■ Your instructions ■
Track down every line below that holds "return" and copy it.

+++

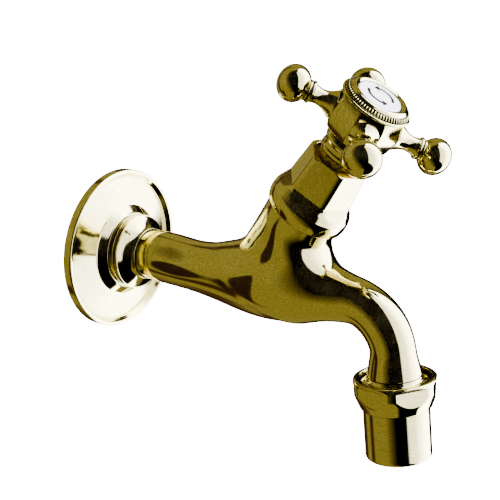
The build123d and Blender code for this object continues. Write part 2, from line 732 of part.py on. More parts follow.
# Index ring: a knurled cap that screws on the spigot and holds the disc
ring_foot = hub_top + seating_gap
knurl_foot = ring_foot + ring_bead_height
knurl_top = knurl_foot + knurl_height
ledge_foot = spigot_top + seating_gap
disc_foot = ledge_foot + ring_ledge
disc_top = disc_foot + disc_thickness
bezel_top = disc_top + bezel_height
with BuildPart() as index_ring:
    with BuildSketch(valve_section):
        with BuildLine():
            Polyline(
                (disc_radius + seating_gap, disc_top + 0.1), (disc_radius + seating_gap, disc_foot),
                (disc_radius - ring_ledge_width, disc_foot), (disc_radius - ring_ledge_width, ledge_foot),
                (spigot_radius + thread_gap, ledge_foot), (spigot_radius + thread_gap, ring_foot),
                (ring_radius - 0.4, ring_foot),
            )
            ThreePointArc(
                (ring_radius - 0.4, ring_foot), (ring_radius, ring_foot + ring_bead_height / 2),
                (ring_radius - 0.5, knurl_foot),
            )
            Polyline(
                (ring_radius - 0.5, knurl_foot), (knurl_foot_radius - 2 * knurl_depth, knurl_foot),
                (knurl_top_radius - 2 * knurl_depth, knurl_top),
            )
            Spline(
                (knurl_top_radius - 2 * knurl_depth, knurl_top),
                (disc_radius + 2.2, bezel_top - 0.25), (disc_radius + 1.2, bezel_top),
                (disc_radius + 0.4, disc_top + 0.3), (disc_radius + seating_gap, disc_top + 0.1),
            )
        make_face()
    revolve(axis=valve_axis)
    # Knurled band, narrower above, on its own solid until it is bored
    for height, knurl_radius in ((knurl_foot, knurl_foot_radius), (knurl_top, knurl_top_radius)):
        knurl_points = []
        for half in range(2 * knurl_count):
            turn = pi * half / knurl_count
            reach = knurl_radius - knurl_depth * (half % 2)
            knurl_points.append((reach * cos(turn), reach * sin(turn)))
        with BuildSketch(across_valve(height)):
            with BuildLine():
                Polyline(*knurl_points, close=True)
            make_face()
    loft(ruled=True)
    revolve(outline(
        valve_section,
        (0, ring_foot - 1), (spigot_radius + thread_gap, ring_foot - 1),
        (spigot_radius + thread_gap, ledge_foot),
        (disc_radius - ring_ledge_width, ledge_foot), (disc_radius - ring_ledge_width, disc_foot),
        (disc_radius + seating_gap, disc_foot), (disc_radius + seating_gap, disc_top + 0.1),
        (disc_radius + seating_gap, bezel_top + 1), (0, bezel_top + 1),
    ), axis=valve_axis, mode=Mode.SUBTRACT)
save(index_ring, "index_ring")

disc_sphere_radius = (disc_radius**2 + disc_crown**2) / (2 * disc_crown)
with BuildPart() as index_disc:
    with BuildSketch(valve_section):
        with BuildLine():
            Polyline(
                (0, disc_top + disc_crown), (0, disc_foot), (disc_radius, disc_foot), (disc_radius, disc_top)
            )
            RadiusArc((disc_radius, disc_top), (0, disc_top + disc_crown), -disc_sphere_radius)
        make_face()
    revolve(axis=valve_axis)
save(index_disc, "index_disc")

# Union nut, which draws the nozzle's flange up against the spout
washer_top = collar_foot
flange_top = washer_top + nozzle_washer_thickness
flange_foot = flange_top + nozzle_flange_thickness
nut_foot = nut_top + nut_height
nut_waist = nut_foot - nut_cone_height
with BuildPart() as union_nut:
    revolve(outline(
        nozzle_section,
        (0, nut_top), (nut_radius - 1.1, nut_top), (nut_radius - 0.45, nut_top + 0.35),
        (nut_radius - 0.1, nut_top + 0.9), (nut_radius, nut_top + 1.6), (nut_radius, nut_waist),
        (nut_foot_radius, nut_foot), (0, nut_foot),
    ), axis=nozzle_axis)
    with BuildSketch(across_nozzle(nut_top)):
        RegularPolygon(nut_flats / 2, 6, major_radius=False, rotation=nut_turn)
    extrude(amount=nut_height, mode=Mode.INTERSECT)
    with BuildSketch(across_nozzle(nut_top)):
        Circle(nut_radius - 1.1)
    extrude(amount=nut_rim_height)
    revolve(outline(
        nozzle_section,
        (0, nut_top), (collar_radius + thread_gap, nut_top), (collar_radius + thread_gap, flange_foot),
        (nozzle_radius + thread_gap, flange_foot), (nozzle_radius + thread_gap, nut_foot), (0, nut_foot),
    ), axis=nozzle_axis, mode=Mode.SUBTRACT)
save(union_nut, "union_nut")

nozzle_bore = nozzle_radius - nozzle_wall
nozzle_foot = flange_top + nozzle_length
lip_top = nozzle_foot - lip_wall
with BuildPart() as outlet_nozzle:
    with BuildSketch(nozzle_section):
        with BuildLine():
            Polyline(
                (lip_radius, nozzle_foot), (lip_radius, lip_top), (nozzle_bore, lip_top),
                (nozzle_bore, flange_top),
                (collar_radius - slip_gap, flange_top), (collar_radius - slip_gap, flange_foot),
                (nozzle_radius - nozzle_neck_relief, flange_foot),
                (nozzle_radius - nozzle_neck_relief, nut_foot),
                (nozzle_radius, nut_foot), (nozzle_radius, nozzle_foot - nozzle_rounding),
            )
            ThreePointArc(
                (nozzle_radius, nozzle_foot - nozzle_rounding),
                (nozzle_radius - 0.3 * nozzle_rounding, nozzle_foot - 0.3 * nozzle_rounding),
                (nozzle_radius - nozzle_rounding, nozzle_foot),
            )
            Line((nozzle_radius - nozzle_rounding, nozzle_foot), (lip_radius, nozzle_foot))
        make_face()
    revolve(axis=nozzle_axis)
save(outlet_nozzle, "outlet_nozzle")

with BuildPart() as nozzle_washer:
    revolve(ring(
        nozzle_section, spout_radius, nozzle_washer_radius, washer_top, flange_top
    ), axis=nozzle_axis)
save(nozzle_washer, "nozzle_washer")

# Flow straightener with its seal and screen, stacked on the nozzle's lip
insert_radius = nozzle_bore - 0.02
screen_top = lip_top - screen_thickness
screen_holes = int(2 * nozzle_bore / screen_pitch)
straightener_top = screen_top - straightener_height
with BuildPart() as nozzle_screen:
    with BuildSketch(across_nozzle(screen_top)):
        Circle(lip_radius)
        with GridLocations(screen_pitch, screen_pitch, screen_holes, screen_holes):
            Rectangle(screen_hole, screen_hole, mode=Mode.SUBTRACT)
    extrude(amount=screen_thickness)
    with BuildSketch(across_nozzle(screen_top)):
        Circle(insert_radius)
        Circle(lip_radius - 0.3, mode=Mode.SUBTRACT)
    extrude(amount=screen_thickness)
save(nozzle_screen, "nozzle_screen")

with BuildPart() as flow_straightener:
    with BuildSketch(across_nozzle(straightener_top)):
        Circle(insert_radius)
        Circle(straightener_hole, mode=Mode.SUBTRACT)
        for row in range(1, straightener_rings + 1):
            with PolarLocations(straightener_pitch * row, 6 * row):
                Circle(straightener_hole, mode=Mode.SUBTRACT)
    extrude(amount=straightener_height)
save(flow_straightener, "flow_straightener")

with BuildPart() as straightener_seal:
    revolve(ring(
        nozzle_section, insert_radius - straightener_seal_width, insert_radius,
        straightener_top - straightener_seal_height, straightener_top
    ), axis=nozzle_axis)
save(straightener_seal, "straightener_seal")
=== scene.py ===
# %% [markdown]
# # A wall tap in polished brass
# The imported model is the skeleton: it says where every piece is and how it moves. This lesson
# gives it the looks of the real tap, which is cast, turned and milled brass, buffed until it
# mirrors the studio. A mirror shows every fault in a mesh, so the pieces that show are made
# again here with fine, even meshes and softened edges, in the places that the frame gives.

# %% Open the frame
import math

import bpy
import numpy as np
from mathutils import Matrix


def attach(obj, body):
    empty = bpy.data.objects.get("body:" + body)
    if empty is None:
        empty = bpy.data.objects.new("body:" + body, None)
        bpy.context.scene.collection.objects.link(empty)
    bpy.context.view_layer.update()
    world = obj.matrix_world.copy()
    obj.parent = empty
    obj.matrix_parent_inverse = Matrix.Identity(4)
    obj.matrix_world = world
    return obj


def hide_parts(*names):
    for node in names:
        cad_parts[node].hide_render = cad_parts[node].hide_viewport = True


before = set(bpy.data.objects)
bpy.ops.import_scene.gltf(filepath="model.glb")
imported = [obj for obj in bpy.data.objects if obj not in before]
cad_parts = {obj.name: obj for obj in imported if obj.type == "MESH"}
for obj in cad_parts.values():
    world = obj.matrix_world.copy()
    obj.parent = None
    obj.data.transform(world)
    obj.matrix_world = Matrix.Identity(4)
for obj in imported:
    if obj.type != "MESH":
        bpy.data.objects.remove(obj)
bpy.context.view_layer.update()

# %% [markdown]
# ## Axes of the tap
# The sizes are written in millimetres, as a fitter reads them, and become metres when a mesh is
# made. Each turned piece has an axis: a foot, a direction across and a direction along. The wall
# end turns about +X, the valve about an axis that leans forward, the nozzle about one that leans
# the other way.

# %% Axes
MM = 0.001
valve_x, valve_lean = 71.8, math.radians(33.3)
nozzle_x, nozzle_lean = 126.5, math.radians(5.6)


def axis_of(foot, across, along):
    """A turning axis: its foot, and the directions across, sideways and along."""
    across, along = np.array(across, float), np.array(along, float)
    return np.array(foot, float), across, np.cross(along, across), along


wall_axis = axis_of((0, 0, 0), (0, 1, 0), (1, 0, 0))
valve_axis = axis_of(
    (valve_x, 0, 0),
    (math.cos(valve_lean), 0, -math.sin(valve_lean)),
    (math.sin(valve_lean), 0, math.cos(valve_lean)),
)
nozzle_axis = axis_of(
    (nozzle_x, 0, 0),
    (math.cos(nozzle_lean), 0, math.sin(nozzle_lean)),
    (math.sin(nozzle_lean), 0, -math.cos(nozzle_lean)),
)
print("valve leans", round(math.degrees(valve_lean), 1), "degrees")

# %% [markdown]
# ## Camera
# The photograph looks down a little on the tap from its right-hand side, from about half a metre
# away. The place, the turn and the lens were solved from the photograph.

# %% Camera
camera_turn = math.radians(34.28)
camera_data = bpy.data.cameras.new("camera")
camera_data.lens = 84.605
camera_data.sensor_width = 36.0
camera = bpy.data.objects.new("camera", camera_data)
camera.location = (0.30752, -0.35418, 0.13633)
camera.rotation_euler = (math.radians(73.53), 0, camera_turn)
bpy.context.scene.collection.objects.link(camera)
bpy.context.scene.camera = camera
print("camera at", [round(v, 3) for v in camera.location])

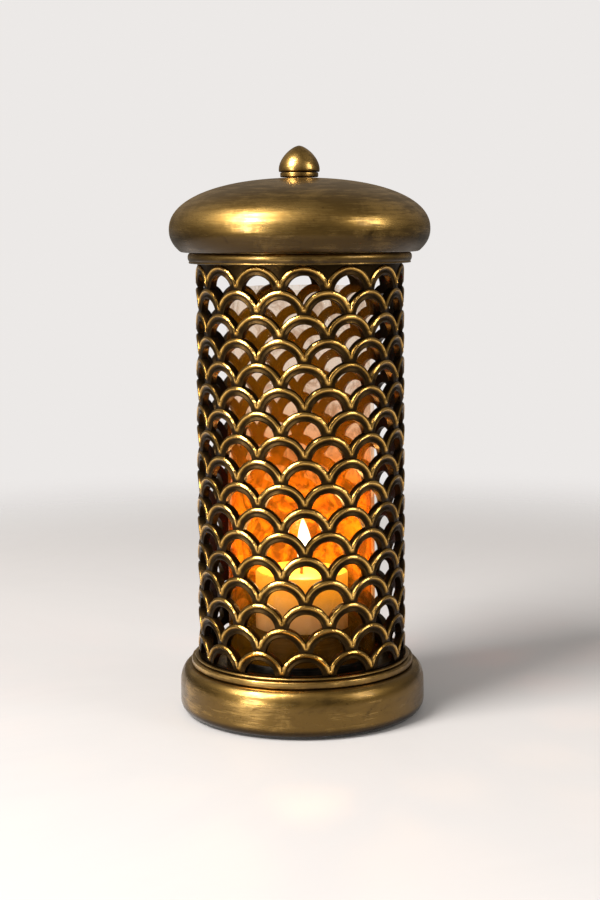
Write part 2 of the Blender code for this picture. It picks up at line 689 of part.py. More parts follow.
def finial_stud():
    """Threaded stud from the finial down through the dome, washer and nut."""
    top = FINIAL_BOTTOM + STUD_BITE
    bottom = DOME_TOP - DOME_WALL - 3 * GAP - WASHER_THICK - NUT_THICK - STUD_TAIL
    outline = [(0.0, top), (STUD_RADIUS, top), (STUD_RADIUS, bottom), (0.0, bottom)]
    turned_solid("finial_stud", outline, SMALL_STEPS, steel("finial_stud"))


def build():
    """Make every sub-part."""
    base_felt()
    base_shell()
    cage_collar()
    cage_foot_bead()
    cage_lattice()
    cage_top_ring()
    cage_screws()
    glass_gallery()
    glass_chimney()
    candle_cup()
    cup_screw()
    under_base = BASE_HEIGHT - BASE_WALL - GAP
    washer("cup_washer", under_base)
    nut("cup_nut", under_base - WASHER_THICK - GAP)
    candle()
    wick_sustainer()
    wick()
    lid_dome()
    lid_locating_ring()
    lid_rivets()
    finial_collar()
    finial()
    finial_stud()
    under_dome = DOME_TOP - DOME_WALL - 2 * GAP
    washer("lid_washer", under_dome)
    nut("lid_nut", under_dome - WASHER_THICK - GAP)


clear_scene()
PIECES = collection("hurricane_lantern")
CUTTERS = collection("cutters")
build()
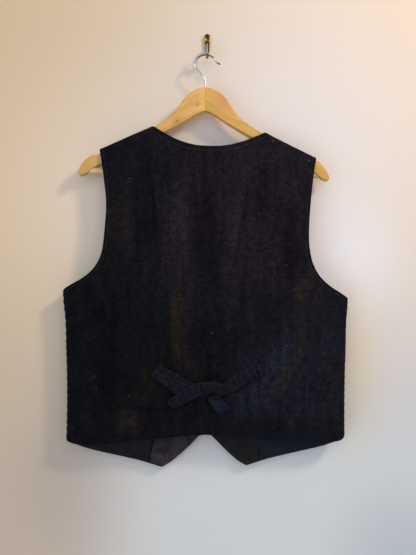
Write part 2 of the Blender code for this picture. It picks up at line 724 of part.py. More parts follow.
def make_wall_hook(brass, steel):
    def front_rim(a, b):
        return a.y < -PLATE_THICK / 2 and b.y < -PLATE_THICK / 2

    mesh = slab_mesh("wall_hook", plate_outline(), -PLATE_THICK, 0.0, 0.0007, front_rim)
    plate = add_object("wall_hook", mesh, brass, smooth_deg=35)
    prong = bent_rod_mesh("prong", prong_route(), Vector((1.0, 0.0, 0.0)), PRONG_RADIUS, PRONG_SIDES)
    combine(plate, prong, "UNION")
    turn = Matrix.Rotation(math.radians(90), 4, "X")
    for name, height in (("wall_hook_screw_upper", SCREW_HEIGHT), ("wall_hook_screw_lower", -SCREW_HEIGHT)):
        hole = SCREW_SHANK + GAP
        drill = lathe_mesh(f"drill_{name}", ((0.0, -0.005), (hole, -0.005), (hole, 0.010), (0.0, 0.010)), 16)
        drill.transform(Matrix.Translation((0.0, 0.0, height)) @ turn)
        cut_away(plate, drill)
        seat = PLATE_THICK + GAP
        profile = ((0.0, GAP), (SCREW_SHANK, GAP), (SCREW_SHANK, seat), (SCREW_HEAD, seat),
                   (SCREW_HEAD, seat + 0.0005), (SCREW_HEAD * 0.8, seat + 0.0012),
                   (SCREW_HEAD * 0.4, seat + 0.0016), (0.0, seat + 0.0017))
        mesh = lathe_mesh(name, profile, 16)
        mesh.transform(turn)
        screw = add_object(name, mesh, steel, smooth_deg=35)
        screw.location = (0.0, 0.0, height)


def main():
    clear_scene()
    velvet = make_material("black_velveteen", (0.012, 0.011, 0.013), 0.95)
    facing = make_material("facing_cloth", (0.045, 0.030, 0.030), 0.9)
    lining = make_material("ribbed_lining", (0.030, 0.028, 0.034), 0.8)
    button = make_material("button_brass", (0.35, 0.24, 0.09), 0.4, 0.9)
    left_wood = make_material("honey_beech", (0.62, 0.36, 0.15), 0.45)
    right_wood = make_material("dark_beech", (0.58, 0.30, 0.11), 0.45)
    bar_wood = make_material("pale_dowel", (0.70, 0.45, 0.22), 0.5)
    wire = make_material("bright_wire", (0.75, 0.75, 0.76), 0.25, 1.0)
    brass = make_material("aged_brass", (0.36, 0.26, 0.10), 0.42, 0.95)
    steel = make_material("dark_steel", (0.06, 0.05, 0.045), 0.5, 0.9)
    make_back(velvet)
    make_front("front_left", -1, velvet, facing, lining)
    make_front("front_right", 1, velvet, facing, lining)
    for name, stations in TIES.items():
        make_tie(name, stations, velvet)
    make_buttons(button)
    make_hanger(left_wood, right_wood, bar_wood, wire)
    make_wall_hook(brass, steel)


main()
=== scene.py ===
"""Looks of a velveteen waistcoat on a wooden hanger, hung from a brass wall hook.

Laid out as an add-on: settings, one operator for each group of pieces, one for the stage, and a
sidebar panel. Metres, +Z up, the wall is the plane y = 0 and the back of the waistcoat faces -Y.
"""
import random
from bisect import bisect
from collections import namedtuple
from functools import cache, partial
from math import atan2, copysign, cos, exp, hypot, pi, radians, sin, tan, tau

import bmesh
import bpy
from bpy.props import FloatProperty, FloatVectorProperty, IntProperty, PointerProperty
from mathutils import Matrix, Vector, noise
from mathutils.kdtree import KDTree


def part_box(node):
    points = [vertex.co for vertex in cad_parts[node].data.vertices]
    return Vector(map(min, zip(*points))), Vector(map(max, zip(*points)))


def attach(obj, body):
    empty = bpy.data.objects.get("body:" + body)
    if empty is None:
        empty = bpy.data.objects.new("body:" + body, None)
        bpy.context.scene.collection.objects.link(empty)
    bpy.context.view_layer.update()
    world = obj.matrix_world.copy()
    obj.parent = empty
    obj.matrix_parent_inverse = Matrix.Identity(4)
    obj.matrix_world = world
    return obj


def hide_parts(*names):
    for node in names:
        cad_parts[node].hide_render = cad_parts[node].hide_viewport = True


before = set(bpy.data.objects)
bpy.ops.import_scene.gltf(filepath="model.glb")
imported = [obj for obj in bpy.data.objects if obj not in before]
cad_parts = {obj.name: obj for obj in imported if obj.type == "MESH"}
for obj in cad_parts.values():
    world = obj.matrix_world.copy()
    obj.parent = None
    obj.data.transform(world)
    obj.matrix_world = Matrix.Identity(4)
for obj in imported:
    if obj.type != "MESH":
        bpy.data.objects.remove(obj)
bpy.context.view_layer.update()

bl_info = {
    "name": "Velveteen Waistcoat",
    "version": (1, 0, 0),
    "blender": (4, 5, 0),
    "location": "View3D > Sidebar > Waistcoat",
    "description": "Builds a waistcoat on its hanger and wall hook, piece by piece",
    "category": "Object",
}

BODY = "root"


# --- settings
def colour(name, description, default):
    return FloatVectorProperty(name=name, description=description, default=default, subtype="COLOR",
                               size=3, min=0.0, max=1.0)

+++

■ Right answer ■
    return obj
    return np.array(foot, float), across, np.cross(along, across), along
        return a.y < -PLATE_THICK / 2 and b.y < -PLATE_THICK / 2
    return Vector(map(min, zip(*points))), Vector(map(max, zip(*points)))
    return obj
    return FloatVectorProperty(name=name, description=description, default=default, subtype="COLOR",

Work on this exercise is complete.